··· Records provided

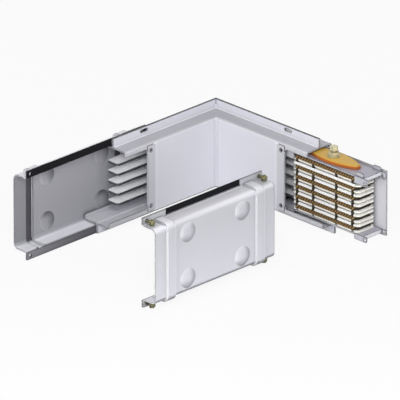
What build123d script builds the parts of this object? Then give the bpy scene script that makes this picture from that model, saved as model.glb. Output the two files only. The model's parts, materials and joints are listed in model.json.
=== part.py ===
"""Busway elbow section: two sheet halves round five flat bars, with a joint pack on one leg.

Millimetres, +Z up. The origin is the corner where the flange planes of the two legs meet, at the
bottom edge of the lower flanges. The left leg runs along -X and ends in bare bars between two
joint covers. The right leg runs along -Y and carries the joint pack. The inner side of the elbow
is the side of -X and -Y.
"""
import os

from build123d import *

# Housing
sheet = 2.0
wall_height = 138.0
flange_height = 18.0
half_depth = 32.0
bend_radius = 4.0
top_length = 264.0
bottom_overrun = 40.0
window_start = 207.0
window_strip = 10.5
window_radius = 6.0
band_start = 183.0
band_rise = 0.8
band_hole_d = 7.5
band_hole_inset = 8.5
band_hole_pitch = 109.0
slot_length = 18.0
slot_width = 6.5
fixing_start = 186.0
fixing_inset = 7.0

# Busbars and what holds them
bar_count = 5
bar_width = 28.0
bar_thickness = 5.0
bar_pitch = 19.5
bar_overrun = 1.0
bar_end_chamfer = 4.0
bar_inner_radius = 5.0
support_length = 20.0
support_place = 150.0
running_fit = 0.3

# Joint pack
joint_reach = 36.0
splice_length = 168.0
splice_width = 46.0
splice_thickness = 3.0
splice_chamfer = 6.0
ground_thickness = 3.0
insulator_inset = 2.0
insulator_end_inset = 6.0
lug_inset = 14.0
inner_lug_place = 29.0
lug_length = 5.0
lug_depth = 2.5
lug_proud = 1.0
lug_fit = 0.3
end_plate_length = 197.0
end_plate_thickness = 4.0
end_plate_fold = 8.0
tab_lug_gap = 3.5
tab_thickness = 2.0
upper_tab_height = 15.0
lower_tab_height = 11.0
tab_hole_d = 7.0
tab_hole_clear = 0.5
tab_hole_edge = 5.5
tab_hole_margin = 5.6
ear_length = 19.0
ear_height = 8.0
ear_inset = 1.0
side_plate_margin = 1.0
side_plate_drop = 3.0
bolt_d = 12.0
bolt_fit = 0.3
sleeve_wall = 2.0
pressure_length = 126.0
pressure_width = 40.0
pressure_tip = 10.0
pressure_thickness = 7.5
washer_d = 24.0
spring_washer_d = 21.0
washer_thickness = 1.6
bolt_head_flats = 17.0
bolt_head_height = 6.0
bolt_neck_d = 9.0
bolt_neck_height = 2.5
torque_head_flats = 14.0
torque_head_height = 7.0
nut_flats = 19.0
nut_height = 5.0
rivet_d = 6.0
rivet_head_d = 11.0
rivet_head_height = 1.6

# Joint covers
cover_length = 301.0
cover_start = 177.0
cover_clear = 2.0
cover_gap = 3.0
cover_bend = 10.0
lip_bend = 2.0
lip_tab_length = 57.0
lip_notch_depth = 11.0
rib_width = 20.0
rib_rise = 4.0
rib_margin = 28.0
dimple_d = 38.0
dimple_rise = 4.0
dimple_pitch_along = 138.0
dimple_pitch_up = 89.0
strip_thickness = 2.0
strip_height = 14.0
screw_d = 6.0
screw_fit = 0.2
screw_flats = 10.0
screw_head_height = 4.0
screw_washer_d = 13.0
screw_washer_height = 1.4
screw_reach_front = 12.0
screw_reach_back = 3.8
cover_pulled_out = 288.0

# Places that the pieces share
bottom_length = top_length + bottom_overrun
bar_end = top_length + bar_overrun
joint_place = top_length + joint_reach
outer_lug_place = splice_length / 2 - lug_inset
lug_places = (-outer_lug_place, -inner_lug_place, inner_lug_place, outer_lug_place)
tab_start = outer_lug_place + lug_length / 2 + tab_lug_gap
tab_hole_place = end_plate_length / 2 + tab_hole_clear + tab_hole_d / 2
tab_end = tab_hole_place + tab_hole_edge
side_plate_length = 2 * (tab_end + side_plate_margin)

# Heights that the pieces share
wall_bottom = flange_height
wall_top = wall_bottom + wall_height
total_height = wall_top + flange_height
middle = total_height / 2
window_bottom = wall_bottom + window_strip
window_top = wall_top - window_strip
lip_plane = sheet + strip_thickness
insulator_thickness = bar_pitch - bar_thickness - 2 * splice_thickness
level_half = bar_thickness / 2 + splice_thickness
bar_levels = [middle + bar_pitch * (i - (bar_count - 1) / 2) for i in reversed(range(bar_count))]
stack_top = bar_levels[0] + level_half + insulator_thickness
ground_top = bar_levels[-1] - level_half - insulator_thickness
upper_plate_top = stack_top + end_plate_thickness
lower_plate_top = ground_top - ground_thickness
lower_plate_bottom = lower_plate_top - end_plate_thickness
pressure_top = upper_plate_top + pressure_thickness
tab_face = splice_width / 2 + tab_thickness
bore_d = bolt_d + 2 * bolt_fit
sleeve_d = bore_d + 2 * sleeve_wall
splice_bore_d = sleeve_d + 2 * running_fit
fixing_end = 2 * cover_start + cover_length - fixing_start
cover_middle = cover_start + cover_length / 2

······
··· Records provided

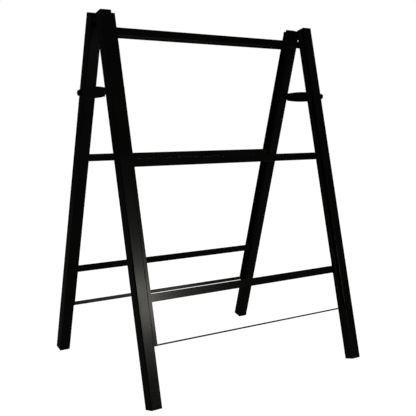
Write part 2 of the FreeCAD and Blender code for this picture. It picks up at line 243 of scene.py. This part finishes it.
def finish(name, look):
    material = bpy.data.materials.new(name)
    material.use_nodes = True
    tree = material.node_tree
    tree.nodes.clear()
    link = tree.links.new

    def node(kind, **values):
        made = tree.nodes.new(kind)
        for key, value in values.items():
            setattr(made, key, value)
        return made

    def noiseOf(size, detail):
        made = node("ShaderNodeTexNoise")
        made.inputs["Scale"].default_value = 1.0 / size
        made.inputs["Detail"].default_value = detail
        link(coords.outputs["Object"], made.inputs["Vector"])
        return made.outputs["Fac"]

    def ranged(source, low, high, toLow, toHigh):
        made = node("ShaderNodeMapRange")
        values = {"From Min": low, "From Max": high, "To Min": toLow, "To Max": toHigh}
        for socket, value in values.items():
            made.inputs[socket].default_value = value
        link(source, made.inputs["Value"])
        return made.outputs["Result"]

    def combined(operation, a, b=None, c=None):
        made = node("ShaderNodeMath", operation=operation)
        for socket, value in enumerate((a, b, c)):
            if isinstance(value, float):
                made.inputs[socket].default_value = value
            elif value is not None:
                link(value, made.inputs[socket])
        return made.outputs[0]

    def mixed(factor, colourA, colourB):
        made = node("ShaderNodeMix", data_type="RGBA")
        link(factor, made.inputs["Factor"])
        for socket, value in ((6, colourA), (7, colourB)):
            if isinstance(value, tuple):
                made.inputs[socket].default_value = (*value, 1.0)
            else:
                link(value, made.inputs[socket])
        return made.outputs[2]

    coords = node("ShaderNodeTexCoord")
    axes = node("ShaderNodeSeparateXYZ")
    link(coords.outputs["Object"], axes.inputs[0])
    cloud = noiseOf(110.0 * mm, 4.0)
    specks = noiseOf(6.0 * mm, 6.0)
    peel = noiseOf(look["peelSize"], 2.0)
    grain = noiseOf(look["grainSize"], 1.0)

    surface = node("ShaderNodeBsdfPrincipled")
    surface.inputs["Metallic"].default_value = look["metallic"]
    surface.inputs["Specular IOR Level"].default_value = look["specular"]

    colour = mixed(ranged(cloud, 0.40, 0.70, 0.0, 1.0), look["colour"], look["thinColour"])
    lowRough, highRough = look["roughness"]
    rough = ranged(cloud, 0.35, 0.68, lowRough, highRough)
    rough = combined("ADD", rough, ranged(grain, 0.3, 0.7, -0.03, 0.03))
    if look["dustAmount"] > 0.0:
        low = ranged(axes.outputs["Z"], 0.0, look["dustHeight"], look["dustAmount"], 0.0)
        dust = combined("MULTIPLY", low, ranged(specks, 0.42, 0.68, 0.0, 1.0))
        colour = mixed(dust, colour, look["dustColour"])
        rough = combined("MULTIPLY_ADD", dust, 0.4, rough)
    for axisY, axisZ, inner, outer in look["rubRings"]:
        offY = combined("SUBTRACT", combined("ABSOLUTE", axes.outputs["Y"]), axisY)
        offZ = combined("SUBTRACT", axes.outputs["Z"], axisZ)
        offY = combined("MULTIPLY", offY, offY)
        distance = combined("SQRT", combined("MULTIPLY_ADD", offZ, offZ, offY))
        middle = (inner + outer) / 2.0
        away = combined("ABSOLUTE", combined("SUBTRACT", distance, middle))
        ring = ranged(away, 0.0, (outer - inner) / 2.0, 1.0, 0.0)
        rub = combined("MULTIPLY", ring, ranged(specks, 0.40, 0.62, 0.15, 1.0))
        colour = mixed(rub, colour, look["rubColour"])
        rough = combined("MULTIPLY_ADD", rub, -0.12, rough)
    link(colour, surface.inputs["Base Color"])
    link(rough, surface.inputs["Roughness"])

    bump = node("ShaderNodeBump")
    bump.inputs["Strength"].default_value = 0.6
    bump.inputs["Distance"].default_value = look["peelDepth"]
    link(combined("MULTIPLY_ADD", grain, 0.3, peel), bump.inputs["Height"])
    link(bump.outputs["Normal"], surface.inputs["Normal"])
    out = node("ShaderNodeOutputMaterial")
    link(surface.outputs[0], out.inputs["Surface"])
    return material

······
··· Records provided

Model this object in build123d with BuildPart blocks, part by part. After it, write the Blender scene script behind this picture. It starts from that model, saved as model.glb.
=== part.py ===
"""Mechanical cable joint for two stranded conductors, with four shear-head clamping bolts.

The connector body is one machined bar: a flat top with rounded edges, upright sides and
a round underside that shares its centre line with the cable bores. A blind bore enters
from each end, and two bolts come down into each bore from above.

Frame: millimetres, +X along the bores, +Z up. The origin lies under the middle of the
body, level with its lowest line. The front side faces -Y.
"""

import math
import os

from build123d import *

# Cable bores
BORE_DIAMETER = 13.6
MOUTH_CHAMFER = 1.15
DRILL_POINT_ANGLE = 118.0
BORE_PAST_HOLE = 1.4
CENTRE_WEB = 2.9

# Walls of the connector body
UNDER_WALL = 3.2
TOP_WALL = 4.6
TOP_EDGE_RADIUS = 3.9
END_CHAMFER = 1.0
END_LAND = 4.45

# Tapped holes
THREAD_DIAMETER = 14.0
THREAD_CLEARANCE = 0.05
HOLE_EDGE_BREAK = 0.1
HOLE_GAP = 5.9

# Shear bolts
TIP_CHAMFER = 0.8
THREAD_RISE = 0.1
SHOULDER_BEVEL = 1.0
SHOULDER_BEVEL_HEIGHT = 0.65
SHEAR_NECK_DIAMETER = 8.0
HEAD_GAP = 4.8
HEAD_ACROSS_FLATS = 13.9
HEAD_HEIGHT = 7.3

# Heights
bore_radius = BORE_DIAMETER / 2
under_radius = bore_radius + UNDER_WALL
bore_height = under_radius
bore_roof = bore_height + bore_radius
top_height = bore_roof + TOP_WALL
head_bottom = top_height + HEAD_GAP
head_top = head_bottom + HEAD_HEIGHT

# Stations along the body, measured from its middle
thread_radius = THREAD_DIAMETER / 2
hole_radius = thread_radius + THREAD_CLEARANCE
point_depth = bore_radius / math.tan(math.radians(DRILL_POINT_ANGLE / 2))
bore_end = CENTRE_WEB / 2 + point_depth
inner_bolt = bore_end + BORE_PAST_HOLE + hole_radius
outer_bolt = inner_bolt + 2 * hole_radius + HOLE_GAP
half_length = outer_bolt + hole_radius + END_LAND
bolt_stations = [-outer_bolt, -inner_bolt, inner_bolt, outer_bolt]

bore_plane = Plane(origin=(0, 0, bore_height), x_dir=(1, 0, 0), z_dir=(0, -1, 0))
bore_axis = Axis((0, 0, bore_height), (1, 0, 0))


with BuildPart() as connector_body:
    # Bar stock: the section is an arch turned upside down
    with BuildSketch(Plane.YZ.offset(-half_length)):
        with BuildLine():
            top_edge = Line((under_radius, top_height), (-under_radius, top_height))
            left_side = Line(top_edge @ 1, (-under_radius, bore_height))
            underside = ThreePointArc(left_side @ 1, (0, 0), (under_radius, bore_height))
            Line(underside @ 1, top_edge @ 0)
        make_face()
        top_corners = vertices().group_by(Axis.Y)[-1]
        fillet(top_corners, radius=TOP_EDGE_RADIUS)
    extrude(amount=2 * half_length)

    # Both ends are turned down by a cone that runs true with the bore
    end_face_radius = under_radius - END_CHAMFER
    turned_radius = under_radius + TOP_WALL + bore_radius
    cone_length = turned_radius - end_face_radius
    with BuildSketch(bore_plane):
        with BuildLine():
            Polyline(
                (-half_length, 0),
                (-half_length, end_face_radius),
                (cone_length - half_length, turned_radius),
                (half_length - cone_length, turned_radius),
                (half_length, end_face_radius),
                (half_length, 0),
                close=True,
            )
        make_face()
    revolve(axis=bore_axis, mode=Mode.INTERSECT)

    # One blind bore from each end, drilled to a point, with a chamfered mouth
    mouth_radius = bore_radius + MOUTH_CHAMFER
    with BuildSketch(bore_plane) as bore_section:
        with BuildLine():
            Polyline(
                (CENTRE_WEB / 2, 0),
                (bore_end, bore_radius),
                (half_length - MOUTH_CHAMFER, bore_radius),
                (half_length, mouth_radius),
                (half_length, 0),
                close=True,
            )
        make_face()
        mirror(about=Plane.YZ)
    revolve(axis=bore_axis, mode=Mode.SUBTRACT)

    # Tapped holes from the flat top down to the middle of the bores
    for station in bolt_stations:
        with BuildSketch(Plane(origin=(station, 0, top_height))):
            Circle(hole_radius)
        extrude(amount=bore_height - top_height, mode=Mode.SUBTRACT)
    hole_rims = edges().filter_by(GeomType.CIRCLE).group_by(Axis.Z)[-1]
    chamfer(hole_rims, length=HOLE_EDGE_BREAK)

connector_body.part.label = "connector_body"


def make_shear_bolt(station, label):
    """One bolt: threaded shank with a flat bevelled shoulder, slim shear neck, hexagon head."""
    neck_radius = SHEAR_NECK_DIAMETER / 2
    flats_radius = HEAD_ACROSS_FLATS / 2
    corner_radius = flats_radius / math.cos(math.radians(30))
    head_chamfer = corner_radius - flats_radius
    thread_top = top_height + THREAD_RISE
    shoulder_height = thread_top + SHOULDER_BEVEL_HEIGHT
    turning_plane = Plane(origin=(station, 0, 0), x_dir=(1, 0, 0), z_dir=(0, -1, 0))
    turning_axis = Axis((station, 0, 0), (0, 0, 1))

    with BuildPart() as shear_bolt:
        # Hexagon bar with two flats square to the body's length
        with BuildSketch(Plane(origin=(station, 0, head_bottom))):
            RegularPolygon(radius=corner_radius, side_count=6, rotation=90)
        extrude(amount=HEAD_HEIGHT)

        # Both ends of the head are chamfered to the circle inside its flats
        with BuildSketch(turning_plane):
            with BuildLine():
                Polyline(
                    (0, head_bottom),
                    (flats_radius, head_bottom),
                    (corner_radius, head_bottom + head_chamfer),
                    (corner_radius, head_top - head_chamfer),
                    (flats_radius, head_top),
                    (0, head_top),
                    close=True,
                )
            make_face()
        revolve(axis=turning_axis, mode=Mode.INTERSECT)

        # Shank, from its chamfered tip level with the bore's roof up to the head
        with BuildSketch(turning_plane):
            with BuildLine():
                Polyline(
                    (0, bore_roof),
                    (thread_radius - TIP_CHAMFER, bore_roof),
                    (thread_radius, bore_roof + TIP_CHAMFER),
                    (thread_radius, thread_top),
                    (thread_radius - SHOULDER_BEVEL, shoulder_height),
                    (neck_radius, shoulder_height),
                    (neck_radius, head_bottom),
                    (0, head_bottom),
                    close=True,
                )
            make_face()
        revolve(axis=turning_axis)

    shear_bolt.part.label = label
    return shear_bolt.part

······

● **What you have to do**
Above this instruction are the records; retype exactly the lines from the one containing "Write part 2" up to and including the one containing "return made.outputs[2]".

● **Right answer**
Write part 2 of the FreeCAD and Blender code for this picture. It picks up at line 243 of scene.py. This part finishes it.
def finish(name, look):
    material = bpy.data.materials.new(name)
    material.use_nodes = True
    tree = material.node_tree
    tree.nodes.clear()
    link = tree.links.new

    def node(kind, **values):
        made = tree.nodes.new(kind)
        for key, value in values.items():
            setattr(made, key, value)
        return made

    def noiseOf(size, detail):
        made = node("ShaderNodeTexNoise")
        made.inputs["Scale"].default_value = 1.0 / size
        made.inputs["Detail"].default_value = detail
        link(coords.outputs["Object"], made.inputs["Vector"])
        return made.outputs["Fac"]

    def ranged(source, low, high, toLow, toHigh):
        made = node("ShaderNodeMapRange")
        values = {"From Min": low, "From Max": high, "To Min": toLow, "To Max": toHigh}
        for socket, value in values.items():
            made.inputs[socket].default_value = value
        link(source, made.inputs["Value"])
        return made.outputs["Result"]

    def combined(operation, a, b=None, c=None):
        made = node("ShaderNodeMath", operation=operation)
        for socket, value in enumerate((a, b, c)):
            if isinstance(value, float):
                made.inputs[socket].default_value = value
            elif value is not None:
                link(value, made.inputs[socket])
        return made.outputs[0]

    def mixed(factor, colourA, colourB):
        made = node("ShaderNodeMix", data_type="RGBA")
        link(factor, made.inputs["Factor"])
        for socket, value in ((6, colourA), (7, colourB)):
            if isinstance(value, tuple):
                made.inputs[socket].default_value = (*value, 1.0)
            else:
                link(value, made.inputs[socket])
        return made.outputs[2]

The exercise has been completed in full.